Plan assets are invested in diversified portfolios consisting of an array of asset classes within the above
target allocations and using a combination of active strategies. Active strategies employ multiple
investment management firms. Risk is controlled through diversification among asset classes, managers,
styles, market capitalization (equity investments), and individual securities. Certain transactions and
securities are not authorized to be conducted or held in the pension trusts, such as ownership of real
estate other than real estate investment trusts, commodity contracts, and American Depositary Receipts
(“ADRs”) or common stock of the Company. Risk is further controlled both at the asset class and manager
level by assigning benchmarks and excess return targets. The investment managers are monitored on an
ongoing basis to evaluate performance against the established market benchmarks and return targets.

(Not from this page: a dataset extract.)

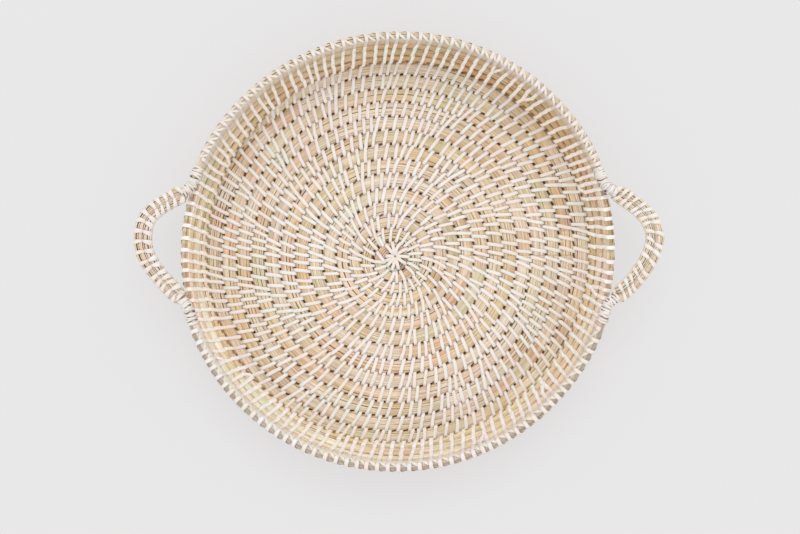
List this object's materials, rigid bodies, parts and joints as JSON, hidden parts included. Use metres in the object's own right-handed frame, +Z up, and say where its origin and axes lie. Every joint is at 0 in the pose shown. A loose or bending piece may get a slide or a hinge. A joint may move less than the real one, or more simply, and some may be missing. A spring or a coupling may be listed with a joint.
{
  "type": "serving tray",
  "caption": "Round coiled seagrass serving tray: flat spiral base, low leaning wall, stitched rim and a loop handle on each side, bound with flat white strip.",
  "frame": {"origin": "middle of the tray on the surface it stands on", "axes": "+Z up out of the tray; the two handles lie on the X axis, left handle at -X; +Y is the back of the tray"},
  "size_m": [0.5126, 0.4264, 0.0693],
  "materials": {
    "seagrass": "dry natural grass bundle, matt with a faint sheen",
    "binding_strip": "flat off-white strip, satin"
  },
  "bodies": {
    "root": {"base_centre_knot": "seagrass", "base_coil_turn_01": "seagrass", "base_coil_turn_02": "seagrass", "base_coil_turn_03": "seagrass", "base_coil_turn_04": "seagrass", "base_coil_turn_05": "seagrass", "base_coil_turn_06": "seagrass", "base_coil_turn_07": "seagrass", "base_coil_turn_08": "seagrass", "base_coil_turn_09": "seagrass", "base_coil_turn_10": "seagrass", "base_coil_turn_11": "seagrass", "base_coil_turn_12": "seagrass", "base_coil_turn_13": "seagrass", "wall_coil_row_1": "seagrass", "wall_coil_row_2": "seagrass", "wall_coil_row_3": "seagrass", "rim_coil_back": "seagrass", "rim_coil_front": "seagrass", "left_handle_outer_coil": "seagrass", "left_handle_inner_coil": "seagrass", "right_handle_outer_coil": "seagrass", "right_handle_inner_coil": "seagrass", "left_handle_binding_strip": "binding_strip", "left_handle_back_lashing": "binding_strip", "left_handle_front_lashing": "binding_strip", "right_handle_binding_strip": "binding_strip", "right_handle_back_lashing": "binding_strip", "right_handle_front_lashing": "binding_strip"}
  },
  "joints": []
}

The defined benefit pension plans have an investment policy that was developed to serve as a
management tool to provide the framework within which the fiduciary’s investment decisions are made,
establish standards to measure investment manager’s performance, outline the roles and responsibilities
of the various parties involved, and describe the ongoing review process.
Benefit Payments. The following estimated future benefit payments, which reflect expected future
service, are expected to be paid in the years indicated (thousands of Euro):
NOTES TO CONSOLIDATED
FINANCIAL STATEMENTS |85 <
Pension Supplemental
plan plans
2009 10,677 442
2010 11,314 560
2011 12,395 558
2012 13,670 948
2013 15,276 1,179
2014-2018 92,668 4,746
Contributions. The Company expects to contribute Euro 26.9 million to its pension plan and Euro 0.4
million to the SERP in 2009.
Other benefits. The Company provides certain postemployment medical, disability, and life insurance
benefits. The Company’s accrued liability related to this obligation as of December 31, 2008 and 2007, was
Euro 1.6 million and Euro 1.4 million, respectively, and is included in other long term liabilities on the
consolidated balance sheets.
The Company sponsors a tax incentive savings plan covering all full-time employees. The Company makes
quarterly contributions in cash to the plan based on a percentage of employees’ contributions.
Additionally, the Company may make an annual discretionary contribution to the plan, which may be made
in the Parent Company’s ADRs or cash. Aggregate contributions made to the tax incentive savings plan by
the Company were Euro 8.8 million and Euro 8.1 million for fiscal 2008 and 2007, respectively. For fiscal
2008 and 2007, these contributions did not include a discretionary match.